Called to Conversion

Jackie is a friend whose family I have admired for about fifteen years.  Sadly, they have endured too many tragic deaths.  She has lost her mother and both sisters to breast cancer.  Her husband died within the last couple years from ALS.  Jackie is a strong woman of faith.  As a teacher in a Catholic high school she is precisely the sort of role model we would want for our kids.  She walks the talk!

I was grateful to have run into her at a recent fund raiser for Loyola Spirituality Center and for the chance to have coffee yesterday.  Hearing stories of her family’s loss and personal grief, I imagined this is what Gethsemane feels like; this is what standing at the cross looks like.  There was laughter, funny stories, sharing of photos and fond recollections too.  But there was no disguising the truth of our lives.  We were sharing our stories – sacred stories.

Jackie is working-up a one-week unit on church history for a class she teaches and asked, “Who are the great people of faith my students need to know about?  What are the really important stories?”  It would be easy to defer to the obvious, the familiar, iconic figures long dead.  But is that what taps the imagination, idealism and energy of adolescents?  Yes, it does!  But aren’t they moved more by surprise, the unexpected, the contemporary?  In a culture where fully one-third of young adults claim no religious affiliation and many students at church-affiliated schools come from “non-practicing” families, Jackie’s question takes on fresh urgency.

I eagerly shared my personal favorite without a second thought – Christian de Cherge and the Trappist monks living among a Muslim nation.  The ghastly story of their kidnapping and death in 1996 was popularized by the movie, Of Gods and Men [trailer].  A gripping biography, The Monks of Tibhirine: Faith, Love and Terror in Algeria by John W. Kiser (2002) is available on Kindle.  Christian Salenson’s 2009 Christian de Cherge: A Theology of Hope (2009) ranks among the most significant books I have read in the last ten years.

Christian de Cherge lived in Algeria for a few years when his father served as a French army commander.  He returned, as a seminarian, to fulfill his military obligation.  It was then that he met Mohammed, a devout Muslim and father of ten children. The friends shared many conversations about God.  Once when accosted by rebels, Mohammed defended Christian as a Godly man and a friend of Muslims.  The thugs withdrew but Mohammed was found the next morning near his home with his throat slit.
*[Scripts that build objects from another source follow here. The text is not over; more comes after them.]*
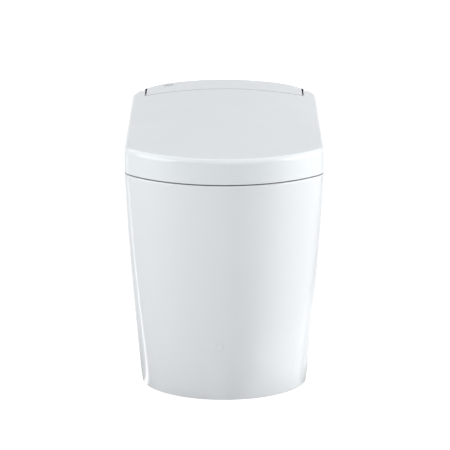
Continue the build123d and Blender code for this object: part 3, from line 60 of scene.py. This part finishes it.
class Shader:
    """A material's node tree with its Principled shader and short calls to add nodes."""

    def __init__(self, name):
        self.material = bpy.data.materials.new(name)
        self.material.use_nodes = True
        self.tree = self.material.node_tree
        self.shader = self.tree.nodes["Principled BSDF"]
        self.place = self.tree.nodes.new("ShaderNodeTexCoord").outputs["Object"]
        self.bumps = None

    def add(self, kind, **values):
        node = self.tree.nodes.new(kind)
        for key, value in values.items():
            setattr(node, key, value)
        return node

    def link(self, source, target):
        self.tree.links.new(source, target)

    def give(self, source, socket):
        """Links an output to a socket of the Principled shader."""
        self.link(source, self.shader.inputs[socket])

    def set(self, **values):
        """Sets plain values on the Principled shader's own sockets."""
        for key, value in values.items():
            self.shader.inputs[key.replace("_", " ")].default_value = value

    def stretched(self, scale):
        """The place in the object, stretched along each axis."""
        mapping = self.add("ShaderNodeMapping")
        mapping.inputs["Scale"].default_value = scale
        self.link(self.place, mapping.inputs["Vector"])
        return mapping.outputs["Vector"]

    def noise(self, scale, detail=3.0, roughness=0.5, vector=None):
        node = self.add("ShaderNodeTexNoise")
        node.inputs["Scale"].default_value = scale
        node.inputs["Detail"].default_value = detail
        node.inputs["Roughness"].default_value = roughness
        self.link(vector or self.place, node.inputs["Vector"])
        return node.outputs["Fac"]

    def cells(self, scale):
        """The distance to the nearest of many scattered points."""
        node = self.add("ShaderNodeTexVoronoi", feature="F1")
        node.inputs["Scale"].default_value = scale
        self.link(self.place, node.inputs["Vector"])
        return node.outputs["Distance"]

    def between(self, value, low, high, from_low=NOISE_LOW, from_high=NOISE_HIGH):
        """A number that runs from low to high as value does."""
        node = self.add("ShaderNodeMapRange")
        node.inputs["From Min"].default_value = from_low
        node.inputs["From Max"].default_value = from_high
        node.inputs["To Min"].default_value = low
        node.inputs["To Max"].default_value = high
        self.link(value, node.inputs["Value"])
        return node.outputs["Result"]

    def color_between(self, value, low, high, from_low=NOISE_LOW, from_high=NOISE_HIGH):
        """A colour that runs from low to high as value does."""
        node = self.add("ShaderNodeValToRGB")
        first, last = node.color_ramp.elements
        first.position = from_low
        last.position = from_high
        first.color = (*low, OPAQUE)
        last.color = (*high, OPAQUE)
        self.link(value, node.inputs["Fac"])
        return node.outputs["Color"]

    def painted_shade_level(self, reach, least, closed=0.0, free=1.0):
        """A level for painting shade into a colour: from least, where what lies within reach shuts a
        place in, to 1 where it is free.
        """
        node = self.add("ShaderNodeAmbientOcclusion", samples=SHADE_SAMPLES)
        node.inputs["Distance"].default_value = reach
        return self.between(node.outputs["AO"], least, 1.0, closed, free)

    def times(self, color, level):
        """A colour multiplied by a level."""
        node = self.add("ShaderNodeMix", data_type="RGBA", blend_type="MULTIPLY")
        node.inputs["Factor"].default_value = 1.0
        self.link(color, node.inputs["A"])
        self.link(level, node.inputs["B"])
        return node.outputs["Result"]

    def bump(self, height, distance, strength=1.0):
        """Adds one more layer of relief."""
        node = self.add("ShaderNodeBump")
        node.inputs["Distance"].default_value = distance
        node.inputs["Strength"].default_value = strength
        self.link(height, node.inputs["Height"])
        if self.bumps:
            self.link(self.bumps, node.inputs["Normal"])
        self.bumps = node.outputs["Normal"]
        self.give(self.bumps, "Normal")


def shade(color, amount):
    return tuple(channel * amount for channel in color)


# Materials
# Each range of roughness stays on one side of 0.27. The denoiser treats the two sides differently,
# so a surface that crosses it shows patches.

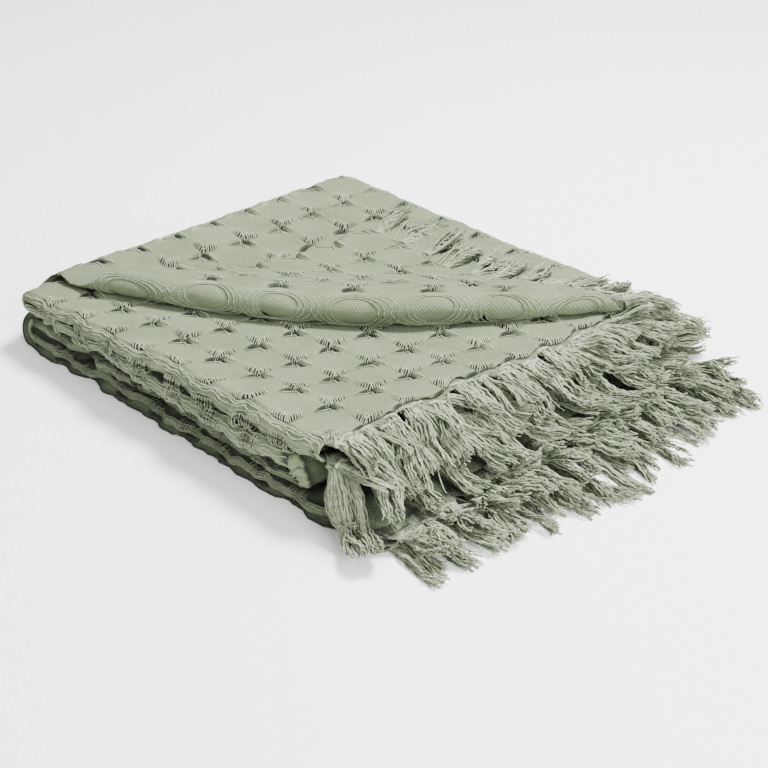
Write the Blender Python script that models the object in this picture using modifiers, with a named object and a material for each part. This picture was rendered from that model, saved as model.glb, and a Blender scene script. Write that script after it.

This Muslim’s ultimate sacrifice transformed the young seminarian’s faith and propelled his lifelong pursuit of Christian-Muslim understanding and dialogue.

This “dialogue” was much more than talking and certainly no esoteric theological disputation.  Rather, the dialogue came of itself, the fruit of living together with Muslims over a long period of time. …We avoid theological discussions because they lead to intellectual sparring that gets in the way of getting to know one another.  All the little daily gestures of goodwill speak for themselves.  Sharing our water, a piece of bread, a friendly handshake says much more about what we can do together than do theological tomes (Kiser 67-68).  Aren’t we all capable of and called to such dialogue?

Thus, we begin Lent.  Sharing our stories – sacred stories.  Recognizing that we are gifted, blessed and grateful, we console one another standing at the cross of one who paid the ultimate sacrifice of human love.  We share coffee, a piece of bread, a warm embrace saying much more than any theological tome.  Our time, our lives, our loves, a world of sorrow – called to conversion.

2 thoughts on “Called to Conversion

  1. For me, I’d add Jim and Elizabeth Eliot to that list as well as Harvey Hoekstra; great people of faith and endurance for His cause.

  2. thank you for this post, we will be either reading the book of these beautiful monks or getting the film. Why is it I have never heard of this? Bless you for sharing.